EXERCISE GOAL. Quote exactly the lines between the line containing "bpy.data.objects.remove(obj)" and the line containing "return low, high", counting those two lines as part of the range. Leave the rest out.

RAW DATA.
★ ★ ★ ★

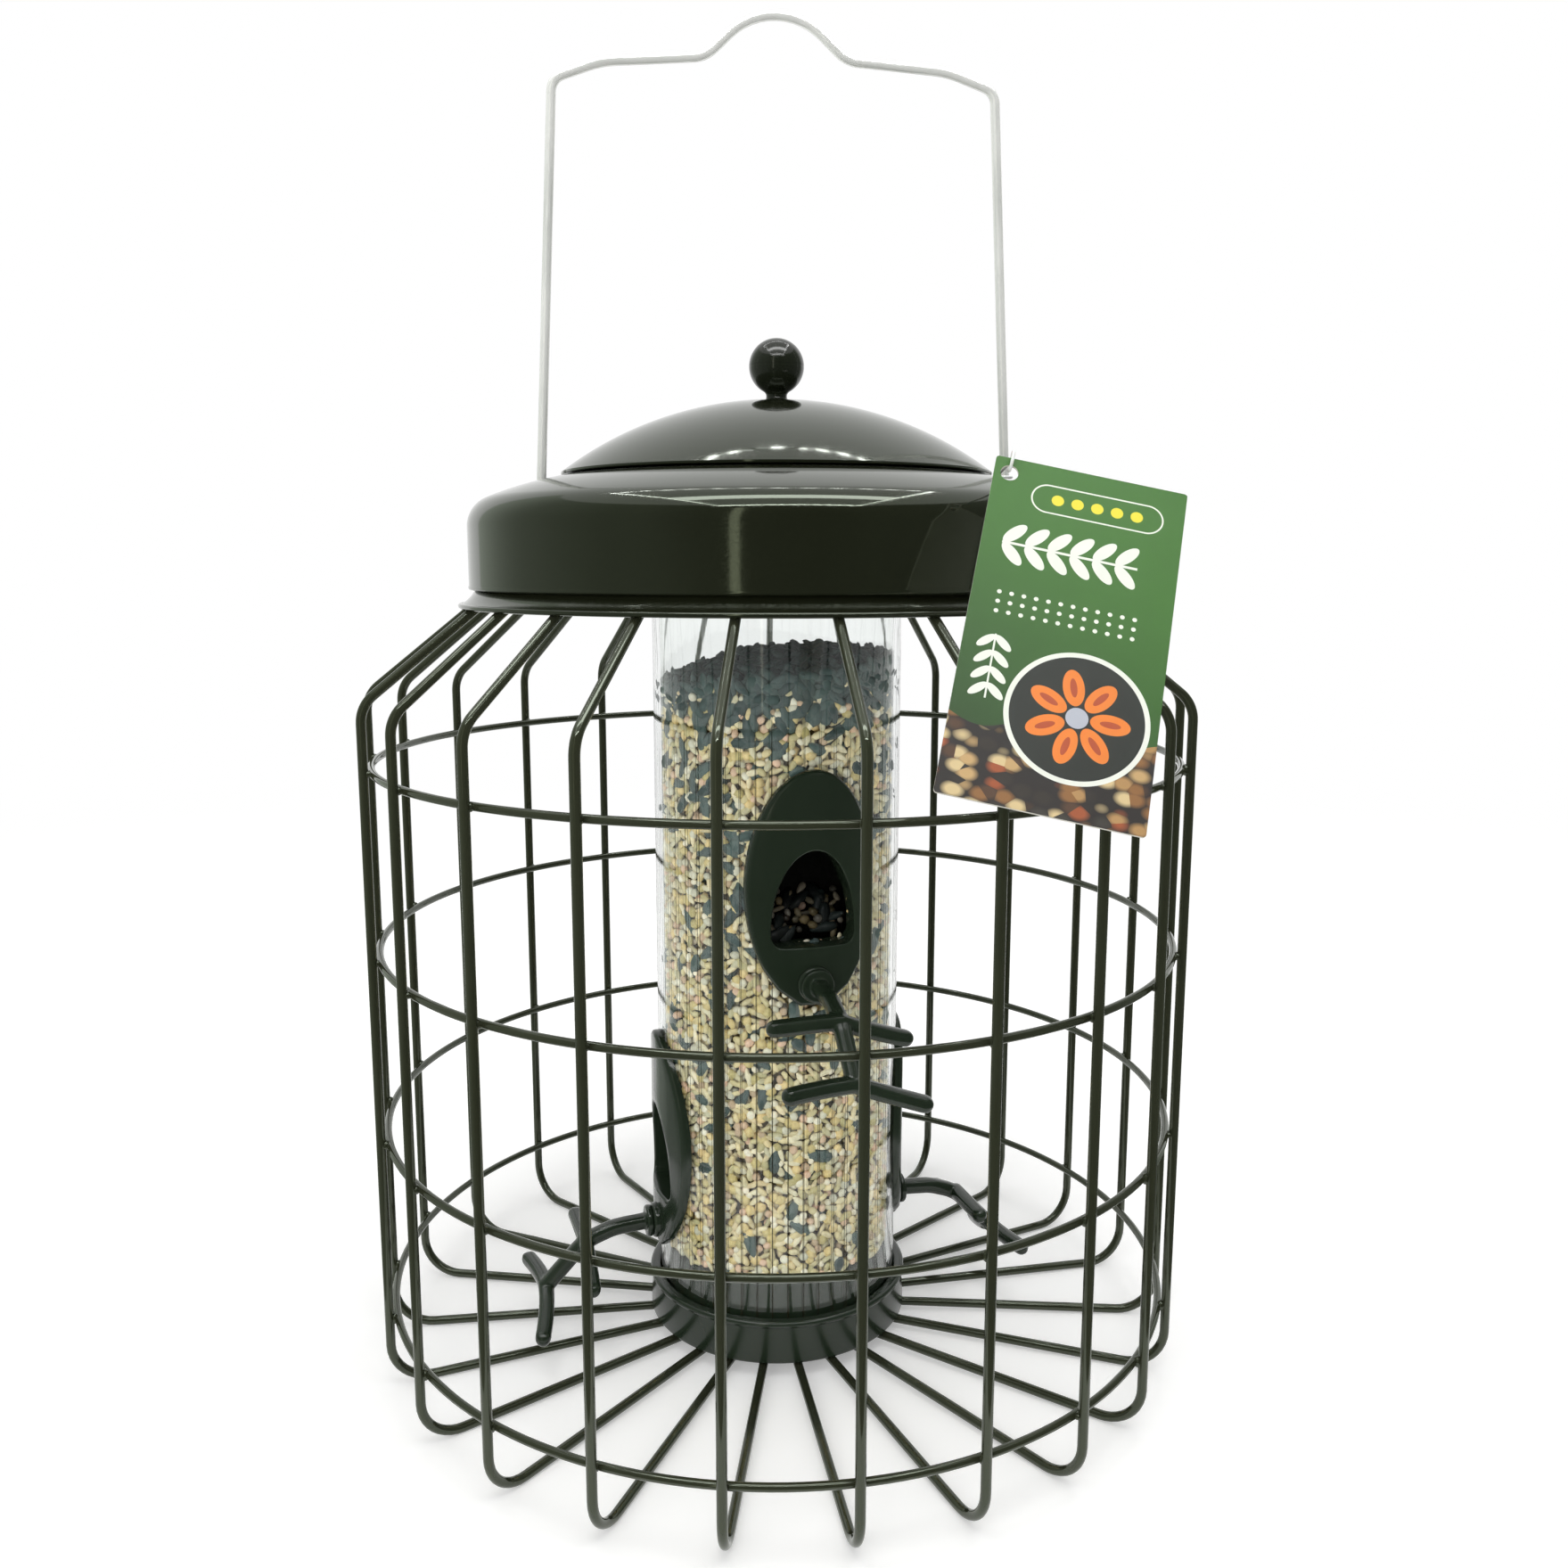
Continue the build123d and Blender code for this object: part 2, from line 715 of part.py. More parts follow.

★ ★ ★ ★

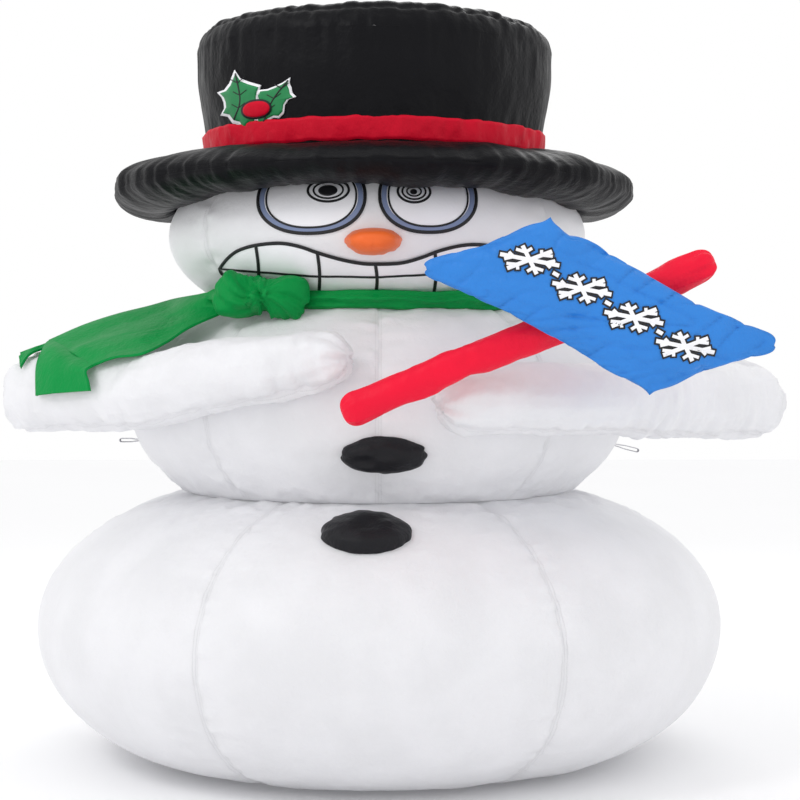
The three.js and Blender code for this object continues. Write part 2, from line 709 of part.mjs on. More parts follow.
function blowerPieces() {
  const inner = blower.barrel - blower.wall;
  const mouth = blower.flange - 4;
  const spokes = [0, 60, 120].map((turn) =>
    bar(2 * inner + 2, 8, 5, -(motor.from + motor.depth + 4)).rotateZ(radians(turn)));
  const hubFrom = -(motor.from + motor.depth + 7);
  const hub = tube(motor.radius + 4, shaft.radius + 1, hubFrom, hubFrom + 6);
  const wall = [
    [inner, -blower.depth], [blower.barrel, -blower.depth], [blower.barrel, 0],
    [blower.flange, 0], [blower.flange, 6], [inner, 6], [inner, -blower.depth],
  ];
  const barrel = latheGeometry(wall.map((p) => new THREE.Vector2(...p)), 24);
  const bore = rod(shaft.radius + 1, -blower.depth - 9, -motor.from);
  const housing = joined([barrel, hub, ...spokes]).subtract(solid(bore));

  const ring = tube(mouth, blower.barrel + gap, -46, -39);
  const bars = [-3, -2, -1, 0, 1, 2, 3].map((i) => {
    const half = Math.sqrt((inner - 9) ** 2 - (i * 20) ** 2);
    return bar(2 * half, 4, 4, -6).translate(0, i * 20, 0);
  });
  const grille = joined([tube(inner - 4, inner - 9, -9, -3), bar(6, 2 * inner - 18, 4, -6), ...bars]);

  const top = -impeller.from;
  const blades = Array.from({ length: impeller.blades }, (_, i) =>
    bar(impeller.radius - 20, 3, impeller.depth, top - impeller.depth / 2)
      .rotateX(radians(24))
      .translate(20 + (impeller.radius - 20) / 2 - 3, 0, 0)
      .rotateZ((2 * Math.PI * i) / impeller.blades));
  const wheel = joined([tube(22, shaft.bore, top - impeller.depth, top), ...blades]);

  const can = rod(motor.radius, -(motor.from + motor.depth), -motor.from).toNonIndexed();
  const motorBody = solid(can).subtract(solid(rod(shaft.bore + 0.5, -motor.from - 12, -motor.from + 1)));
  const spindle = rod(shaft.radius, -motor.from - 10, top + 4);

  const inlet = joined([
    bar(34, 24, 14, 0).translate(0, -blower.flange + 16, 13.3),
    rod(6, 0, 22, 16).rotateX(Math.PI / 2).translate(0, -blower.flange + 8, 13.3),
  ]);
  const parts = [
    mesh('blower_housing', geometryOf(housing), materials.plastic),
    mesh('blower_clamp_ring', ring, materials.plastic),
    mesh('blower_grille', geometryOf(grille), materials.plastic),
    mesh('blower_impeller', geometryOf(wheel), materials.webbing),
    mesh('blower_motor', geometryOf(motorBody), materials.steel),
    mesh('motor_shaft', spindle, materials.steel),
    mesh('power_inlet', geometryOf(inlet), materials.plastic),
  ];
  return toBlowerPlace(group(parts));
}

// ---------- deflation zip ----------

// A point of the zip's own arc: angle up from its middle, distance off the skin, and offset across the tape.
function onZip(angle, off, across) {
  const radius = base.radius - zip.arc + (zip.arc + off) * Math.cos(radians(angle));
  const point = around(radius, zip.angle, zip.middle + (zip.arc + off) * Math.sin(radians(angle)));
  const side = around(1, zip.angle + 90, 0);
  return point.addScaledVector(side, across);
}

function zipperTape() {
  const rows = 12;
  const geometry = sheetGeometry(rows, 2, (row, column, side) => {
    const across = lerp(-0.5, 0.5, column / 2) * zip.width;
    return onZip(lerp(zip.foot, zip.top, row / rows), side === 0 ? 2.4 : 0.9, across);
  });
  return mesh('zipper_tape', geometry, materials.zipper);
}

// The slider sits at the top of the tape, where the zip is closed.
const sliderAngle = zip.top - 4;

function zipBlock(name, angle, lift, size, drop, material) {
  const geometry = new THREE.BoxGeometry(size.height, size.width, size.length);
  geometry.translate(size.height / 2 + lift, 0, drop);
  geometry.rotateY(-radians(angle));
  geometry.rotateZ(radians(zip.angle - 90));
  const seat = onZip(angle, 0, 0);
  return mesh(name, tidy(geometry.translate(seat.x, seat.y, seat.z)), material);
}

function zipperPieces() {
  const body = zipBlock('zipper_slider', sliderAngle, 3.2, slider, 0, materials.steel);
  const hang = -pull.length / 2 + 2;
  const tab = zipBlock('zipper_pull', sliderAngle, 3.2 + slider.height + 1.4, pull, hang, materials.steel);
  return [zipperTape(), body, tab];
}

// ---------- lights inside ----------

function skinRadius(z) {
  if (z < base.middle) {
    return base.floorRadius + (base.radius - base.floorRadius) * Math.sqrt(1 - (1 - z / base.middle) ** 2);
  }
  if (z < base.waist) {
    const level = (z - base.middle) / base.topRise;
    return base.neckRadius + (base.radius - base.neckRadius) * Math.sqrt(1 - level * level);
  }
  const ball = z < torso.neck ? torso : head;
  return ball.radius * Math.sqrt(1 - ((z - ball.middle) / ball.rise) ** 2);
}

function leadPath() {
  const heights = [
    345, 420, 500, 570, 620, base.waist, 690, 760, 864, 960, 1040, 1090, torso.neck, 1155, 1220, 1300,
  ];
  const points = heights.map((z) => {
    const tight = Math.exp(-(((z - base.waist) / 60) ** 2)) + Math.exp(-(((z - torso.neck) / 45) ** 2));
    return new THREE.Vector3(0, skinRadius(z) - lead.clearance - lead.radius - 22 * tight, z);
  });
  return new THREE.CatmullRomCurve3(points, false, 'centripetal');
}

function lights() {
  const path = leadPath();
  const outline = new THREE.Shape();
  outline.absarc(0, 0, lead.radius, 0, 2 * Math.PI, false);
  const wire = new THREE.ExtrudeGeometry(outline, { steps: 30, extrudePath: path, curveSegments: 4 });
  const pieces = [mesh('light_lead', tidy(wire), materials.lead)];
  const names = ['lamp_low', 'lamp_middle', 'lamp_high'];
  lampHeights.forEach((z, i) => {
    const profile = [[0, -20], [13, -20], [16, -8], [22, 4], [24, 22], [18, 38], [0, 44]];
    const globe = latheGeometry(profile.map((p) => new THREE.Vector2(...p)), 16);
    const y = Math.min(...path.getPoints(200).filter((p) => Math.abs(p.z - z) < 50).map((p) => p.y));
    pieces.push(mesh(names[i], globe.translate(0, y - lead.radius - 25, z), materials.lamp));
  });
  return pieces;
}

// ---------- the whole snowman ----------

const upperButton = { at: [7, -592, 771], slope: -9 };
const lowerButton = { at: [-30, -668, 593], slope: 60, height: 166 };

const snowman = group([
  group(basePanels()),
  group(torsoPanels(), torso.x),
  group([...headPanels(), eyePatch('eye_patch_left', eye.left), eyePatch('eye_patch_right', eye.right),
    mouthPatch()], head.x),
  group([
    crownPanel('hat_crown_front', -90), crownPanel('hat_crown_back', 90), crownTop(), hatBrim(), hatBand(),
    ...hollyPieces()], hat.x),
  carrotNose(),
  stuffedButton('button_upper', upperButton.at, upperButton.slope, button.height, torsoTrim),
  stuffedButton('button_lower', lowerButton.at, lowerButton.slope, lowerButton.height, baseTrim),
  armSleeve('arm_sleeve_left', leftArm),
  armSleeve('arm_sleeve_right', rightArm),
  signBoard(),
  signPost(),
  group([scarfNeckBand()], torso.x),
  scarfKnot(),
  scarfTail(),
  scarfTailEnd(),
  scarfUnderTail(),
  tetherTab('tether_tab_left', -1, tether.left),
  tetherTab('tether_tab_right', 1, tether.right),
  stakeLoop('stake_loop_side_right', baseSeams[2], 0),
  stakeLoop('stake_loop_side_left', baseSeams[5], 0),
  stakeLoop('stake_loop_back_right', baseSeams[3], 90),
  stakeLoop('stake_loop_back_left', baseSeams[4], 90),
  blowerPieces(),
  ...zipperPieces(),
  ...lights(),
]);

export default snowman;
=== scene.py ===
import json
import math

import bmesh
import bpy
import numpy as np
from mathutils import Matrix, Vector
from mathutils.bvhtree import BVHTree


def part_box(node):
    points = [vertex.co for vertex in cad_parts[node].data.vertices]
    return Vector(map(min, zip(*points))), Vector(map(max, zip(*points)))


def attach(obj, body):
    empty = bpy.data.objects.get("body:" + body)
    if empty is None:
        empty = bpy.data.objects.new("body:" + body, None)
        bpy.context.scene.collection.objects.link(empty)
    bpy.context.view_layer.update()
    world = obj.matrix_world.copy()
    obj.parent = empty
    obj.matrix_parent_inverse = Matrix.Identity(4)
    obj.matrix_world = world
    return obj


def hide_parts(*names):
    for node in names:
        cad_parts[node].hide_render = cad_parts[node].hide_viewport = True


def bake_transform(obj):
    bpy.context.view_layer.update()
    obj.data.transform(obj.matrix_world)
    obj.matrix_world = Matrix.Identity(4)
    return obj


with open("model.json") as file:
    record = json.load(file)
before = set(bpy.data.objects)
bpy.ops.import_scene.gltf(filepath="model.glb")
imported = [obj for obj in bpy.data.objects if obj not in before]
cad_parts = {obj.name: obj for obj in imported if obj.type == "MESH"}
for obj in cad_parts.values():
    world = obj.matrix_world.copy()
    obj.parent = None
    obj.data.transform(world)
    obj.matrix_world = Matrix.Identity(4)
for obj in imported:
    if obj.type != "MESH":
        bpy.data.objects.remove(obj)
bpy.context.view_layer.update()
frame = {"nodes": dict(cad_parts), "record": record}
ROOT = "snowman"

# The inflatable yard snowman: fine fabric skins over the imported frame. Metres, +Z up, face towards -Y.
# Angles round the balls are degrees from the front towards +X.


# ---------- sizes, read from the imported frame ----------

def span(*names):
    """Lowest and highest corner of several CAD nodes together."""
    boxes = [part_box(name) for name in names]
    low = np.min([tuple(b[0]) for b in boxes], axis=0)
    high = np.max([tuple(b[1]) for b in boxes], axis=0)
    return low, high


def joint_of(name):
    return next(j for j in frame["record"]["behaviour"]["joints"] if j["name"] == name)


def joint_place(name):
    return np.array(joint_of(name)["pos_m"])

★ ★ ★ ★

EXPECTED ANSWER.
        bpy.data.objects.remove(obj)
bpy.context.view_layer.update()
frame = {"nodes": dict(cad_parts), "record": record}
ROOT = "snowman"

# The inflatable yard snowman: fine fabric skins over the imported frame. Metres, +Z up, face towards -Y.
# Angles round the balls are degrees from the front towards +X.


# ---------- sizes, read from the imported frame ----------

def span(*names):
    """Lowest and highest corner of several CAD nodes together."""
    boxes = [part_box(name) for name in names]
    low = np.min([tuple(b[0]) for b in boxes], axis=0)
    high = np.max([tuple(b[1]) for b in boxes], axis=0)
    return low, high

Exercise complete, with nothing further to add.